The health and wellness piece of his philosophy surprises some people, but Dave is emphatic about it. He found that when he invested seriously in his own physical health, exercise, sleep, nutrition, his performance as a leader and decision-maker improved dramatically. He now builds that culture into his agency: people who feel physically strong make better decisions, handle rejection better, and sustain high performance over longer periods. The agency that ignores this is leaving performance on the table.

Building the Machine: Dave Williams' Scaling Principles

Culture is built, not assumed. The biggest mistake Dave sees in growing agencies is treating culture as something that happens automatically. It doesn't. Culture is a set of explicit expectations, repeated behaviors, and accountability structures that leadership actively maintains. If you don't define your culture, default human behavior fills the vacuum, and it's rarely what you'd choose.

Sales funnels aren't just for customers. Dave applies funnel thinking to his recruiting process. He tracks the number of candidates at each stage, identifies where drop-off is happening, and optimizes accordingly. This data-driven approach to hiring means he always has a realistic sense of how long it will take to fill a role and what it will cost, which eliminates the desperation hires that poison culture.

Hire for mindset, train for skills. Dave is consistent on this: the specific technical skills of insurance can be taught. The growth mindset, work ethic, and coachability required to actually succeed in this industry are much harder to develop in an adult who doesn't already have them. His interview process is specifically designed to assess mindset, not just prior experience.

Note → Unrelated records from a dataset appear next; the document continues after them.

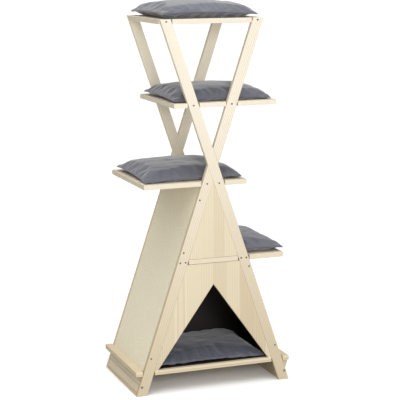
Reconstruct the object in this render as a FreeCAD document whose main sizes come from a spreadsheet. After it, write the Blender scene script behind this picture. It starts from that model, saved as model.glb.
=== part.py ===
import FreeCAD, Part
import os
import Sketcher
from FreeCAD import Placement, Rotation, Vector

# Cat tree: two X-shaped slat frames, four shelves notched round them, a triangular cave with a
# scratching side, and five loose cushions.
# Frame of the model: +X to the right of the entrance side, +Y towards the back, +Z up, in
# millimetres. The origin is on the floor, in the middle of the tree.

# Each size that can be chosen by itself: alias, value, meaning.
SIZES = [
    ("tree_height", 1440, "floor to the level-cut top ends of the slats and the top shelf's top"),
    ("tree_depth", 418, "outer face of the front frame to outer face of the back frame"),
    ("foot_half", 298, "middle of the tree to a slat's centre line, at the floor"),
    ("top_half", 186, "middle of the tree to a slat's centre line, at the top ends"),
    ("slat_width", 40, "slat, across its edges"),
    ("slat_thick", 18, "slat, front to back"),
    ("board_thick", 18, "shelves, floor board and base boards"),
    ("panel_thick", 15, "front, back and side panels"),
    ("mat_thick", 3, "woven scratching mat, and how far the side panels sit inside the slat edges"),
    ("panel_recess", 1.5, "front and back panels behind the slats' outer faces"),
    ("edge_chamfer", 0.8, "eased edges of slats, boards and panels"),
    ("lap_gap", 0.1, "clearance in the half-lap where two slats cross"),
    ("cut_spill", 2, "how far a half-lap or a notch is cut past the edges of its piece"),
    ("notch_gap", 0.2, "clearance of a board's notch round a slat"),
    ("seam_gap", 1.2, "gap between a front or back panel and the board above or below it"),
    ("fit_gap", 0.2, "gap between a part that spans the depth and each frame's inner face"),
    ("shelf_length", 416, "upper and middle shelf, left to right"),
    ("upper_top", 1125, "top face of the upper shelf"),
    ("middle_top", 823, "top face of the middle shelf"),
    ("side_top", 522, "top face of the side shelf, whose underside is the cave's ceiling"),
    ("floor_top", 97, "top face of the floor board"),
    ("upper_reach", 261, "middle of the tree to the upper shelf's right end"),
    ("middle_reach", 278, "middle of the tree to the middle shelf's left end"),
    ("side_reach", 294, "middle of the tree to the side shelf's right end"),
    ("floor_half", 320, "middle of the tree to each end of the floor board"),
    ("entrance_jamb", 13.3, "front panel between the entrance and a slat, at the floor board"),
    ("entrance_top", 419, "apex of the cave's entrance"),
    ("scratch_screw_top", 752, "highest screw of the scratching panel"),
    ("scratch_screw_mid", 552, "second screw of the scratching panel"),
    ("right_screw_top", 477, "upper screw of the right side panel"),
    ("low_screw", 146, "lowest screw of both side panels"),
    ("pair_half", 11, "half spacing of the two screws of a slat at the side shelf"),
    ("foot_bolt", 36, "height of the bolts through the feet"),
    ("base_inset", 10, "right base board's middle inside its slats' centre line, at the floor"),
    ("screw_radius", 2, "screw shank"),
    ("screw_head_radius", 3.5, "screw head"),
    ("screw_head_depth", 3, "screw head, top to underside"),
    ("screw_length", 45, "screw, head included"),
    ("bolt_radius", 3, "foot bolt shank"),
    ("bolt_head_radius", 5, "foot bolt head"),
    ("bolt_head_depth", 3, "foot bolt head, top to underside"),
    ("bolt_length", 58, "foot bolt, head included"),
    ("drill_gap", 0.05, "radial clearance of every drilled hole"),
    ("drill_extra", 1, "how much deeper a blind hole is than what goes in it"),
    ("dowel_radius", 3, "dowel between a panel and a slat"),
    ("dowel_length", 30, "dowel, half of it in each piece"),
    ("upper_dowel_low", 562, "lower dowels of the upper panels"),
    ("upper_dowel_high", 690, "upper dowels of the upper panels"),
    ("lower_dowel_low", 165, "lowest dowels of the lower panels"),
    ("lower_dowel_mid", 310, "middle dowels of the lower panels"),
    ("lower_dowel_high", 450, "upper dowels of the lower panels"),
    ("cushion_length", 400, "shelf cushion, left to right"),
    ("cave_cushion_side", 25.6, "gap between the cave cushion's top and each side panel"),
    ("cushion_thick", 50, "cushion, at its full thickness"),
    ("cushion_round", 20, "rounding of the cushions' edges"),
    ("cushion_rest", 0.3, "gap between a cushion and the board below it"),
    ("cushion_side", 3, "gap between a cushion and what stands beside it"),
]

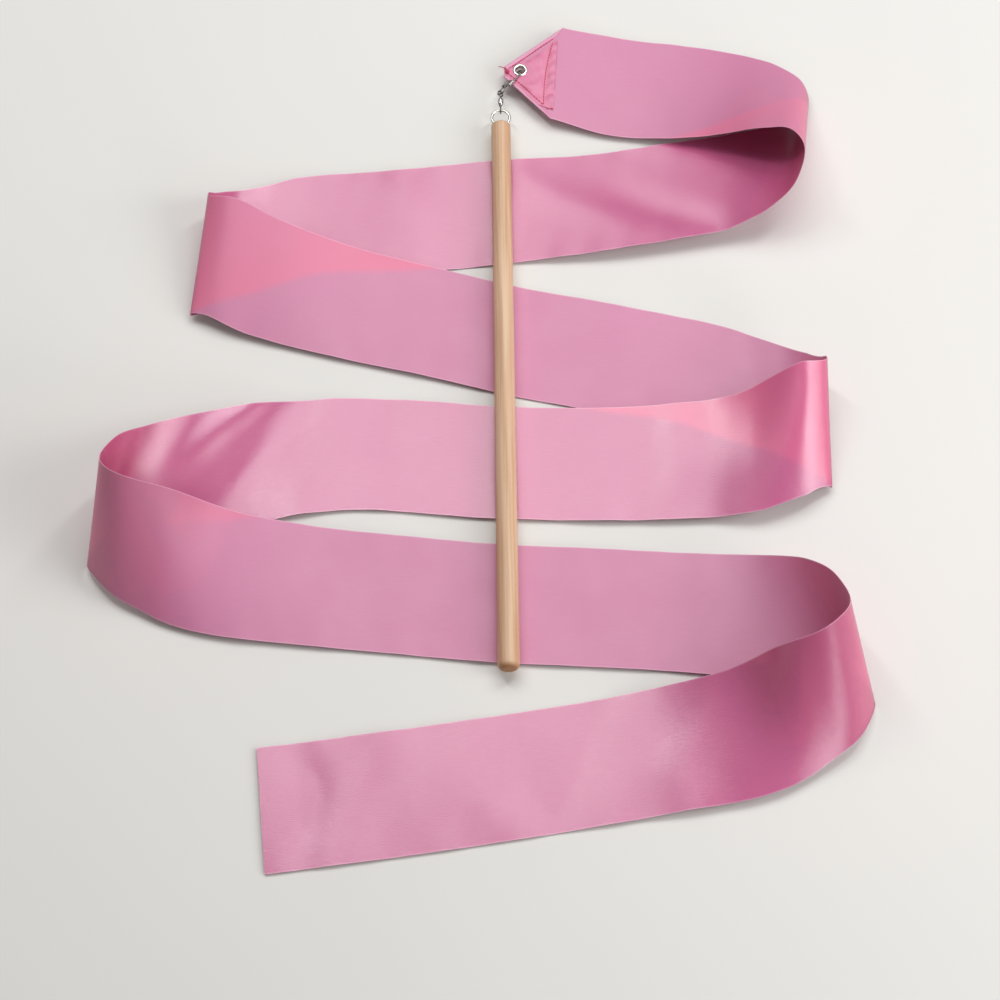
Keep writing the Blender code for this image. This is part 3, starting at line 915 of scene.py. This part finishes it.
def along_line(line, share):
    """Points at shares of a broken line's length."""
    line = np.array(line, float)
    lengths = np.concatenate([[0], np.cumsum(np.linalg.norm(np.diff(line, axis=0), axis=1))])
    place = np.asarray(share) * lengths[-1]
    return np.stack([np.interp(place, lengths, line[:, k]) for k in range(2)], axis=1)


class WAND_OT_flap(bpy.types.Operator):
    """Folds the ribbon's end over itself: the stitched flap and the turned-in hems beside it"""

    bl_idname = "wand.flap"
    bl_label = "Folded end"

    def execute(self, context):
        chosen = context.scene.ribbon_wand.ribbon
        matte = bpy.data.materials["polyester_satin_dull_back"]
        shiny = bpy.data.materials["polyester_satin_shiny_face"]
        rows, columns = 44, 49
        t = np.linspace(0, 1, rows)
        v = np.linspace(0, 1, columns)
        far, near = along_line(FLAP_FAR, t), along_line(FLAP_NEAR, t)
        flat = near[:, None] + (far - near)[:, None] * v[None, :, None]
        seam_gap = np.minimum(v, 1 - v)[None, :] * np.linalg.norm(far - near, axis=1)[:, None]
        puff = 1 - np.exp(-((seam_gap / 2.2) ** 2))
        puff = puff * (1 - np.exp(-(((flat[:, :, 0] + 13.4) / 2.0) ** 2)))
        x, y = flat[:, :, 0], flat[:, :, 1]
        height = 0.42 + 0.55 * puff
        # Puckers that the seams draw into the cloth
        height += 0.20 * np.sin(y * 0.95 + 0.5 * x) * np.exp(-(((x + 15) / 5) ** 2)) * puff
        height += 0.45 * np.exp(-(((y + 11.5 + 0.25 * x) / 2.4) ** 2)) * puff
        height -= 0.50 * np.exp(-(((y + 15.5 + 0.15 * x) / 2.2) ** 2)) * puff
        height += 0.18 * np.sin(x * 0.8 - y * 0.5 + 1.0) * puff
        near_eyelet = np.exp(-((np.hypot(x, y) / 5.0) ** 4))
        height = height * (1 - near_eyelet) + 0.5 * near_eyelet
        points = [
            head_point(flat[i, j], height[i, j] * MM) for i in range(rows) for j in range(columns)
        ]
        uvs = (flat.reshape(-1, 2) + 40) * MM
        # Faces run so that the shiny side is up
        flap = new_mesh_object(
            "ribbon_flap", points, [f[::-1] for f in grid_faces(rows, columns)], [shiny, matte], uvs
        )
        # Painted light: the whole flap takes half of the lighter pink painted for light from the
        # layer below
        add_values(flap.data, "show_through_mask", np.full(rows * columns, 0.5))
        # The flap's cut base edge takes the lighter edge pink, partly painted rim light
        base = np.clip(1 - (flat[:, :, 0] - flat[-1, :, 0].min()) / 1.4, 0, 1)
        add_values(flap.data, "edge", base.ravel())
        give_thickness(flap, chosen.thickness, 1)
        cut_hole(flap)
        settle(flap, "ribbon", "pink_satin")
        hems = [
            self.hem("ribbon_hem_near", [POINT_NEAR, SHOULDER_NEAR], 1, chosen, matte, shiny),
            self.hem("ribbon_hem_far", [POINT_FAR, SHOULDER_FAR], -1, chosen, matte, shiny),
        ]
        for hem in hems:
            settle(hem, "ribbon", "pink_satin")
        cut_hole(bpy.data.objects["satin_ribbon"])
        return {"FINISHED"}

    def hem(self, name, edge, inwards, chosen, matte, shiny):
        """The cloth turned in along one slanting side, as a low rounded roll."""
        start, end = np.array(edge[0]), np.array(edge[1])
        along = (end - start) / np.linalg.norm(end - start)
        inside = np.array([along[1], -along[0]]) * inwards
        rows, columns = 60, 9
        points, uvs = [], []
        for i in range(rows):
            t = i / (rows - 1)
            width = (2.4 - 0.7 * t + 0.2 * math.sin(9 * t)) * min(1, 6 * (1.02 - t))
            for j in range(columns):
                u = j / (columns - 1)
                spot = start + (end - start) * t + inside * width * u
                height = 0.14 + 0.42 * math.sin(math.pi * min(1, 0.12 + u)) ** 0.5 * (1 - 0.35 * u)
                height += 0.05 * math.sin(23 * t)
                points.append(head_point(spot, height * MM))
                uvs.append(((spot[0] + 40) * MM, (spot[1] + 40) * MM))
        faces = grid_faces(rows, columns)
        if inwards > 0:
            faces = [f[::-1] for f in faces]
        made = new_mesh_object(name, points, faces, [shiny, matte], uvs)
        # Painted light: a little of the lighter pink painted for light from the layer below
        add_values(made.data, "show_through_mask", np.full(rows * columns, 0.1))
        # The hem takes the lighter edge pink, most at its folded edge: painted rim light on the
        # roll
        edge_share = [0.95 - 0.2 * (j / (columns - 1)) for _ in range(rows) for j in range(columns)]
        add_values(made.data, "edge", edge_share)
        give_thickness(made, chosen.thickness * 0.8, 1)
        return made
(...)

Health as a business strategy. Team members who exercise regularly, sleep adequately, and manage stress well are measurably more productive, more resilient, and less likely to burn out. Dave builds physical wellness into his agency culture, not as a soft perk, but as a performance driver. Some agencies offer gym memberships as a benefit. Dave talks about it as a fundamental of high performance.

The growth mindset as a non-negotiable. In an industry that is constantly changing, new regulations, new technology, new market conditions, the only sustainable competitive advantage is a team that actively wants to learn and improve. Dave screens aggressively for growth mindset because he knows that a fixed-mindset hire, regardless of initial performance, will become a liability as the environment evolves.

What This Means for Your Agency

This week, write down the top five cultural values you actually want your agency to embody. Not the values you'd put on a poster, the real ones. Do you value speed? Accountability? Client obsession? Continuous learning? Once you have them, assess every member of your current team against those values. The gaps you find are your most urgent leadership priorities.

Then look at your hiring process. Is it a process, or is it a conversation? If you don't have a structured scoring system for candidate assessment, you're hiring on gut instinct, which is highly susceptible to bias and consistently delivers inconsistent results. Build a scorecard this week. Five to seven criteria that actually predict success in your agency. Score every candidate the same way.

Finally, do a honest assessment of your own wellness. If you're running on bad sleep, no exercise, and chronic stress, you're making every leadership and business decision with a degraded brain. That's not a personal development platitude, it's an operational reality.

The Bottom Line

Dave Williams didn't build a multi-million dollar agency by outworking everyone else in a blur of desperate hustle. He built it by mastering the specific systems, hiring, culture, wellness, sales funnels, that allow a business to scale beyond what one person can produce. The playbook is learnable. The question is whether you're willing to build it.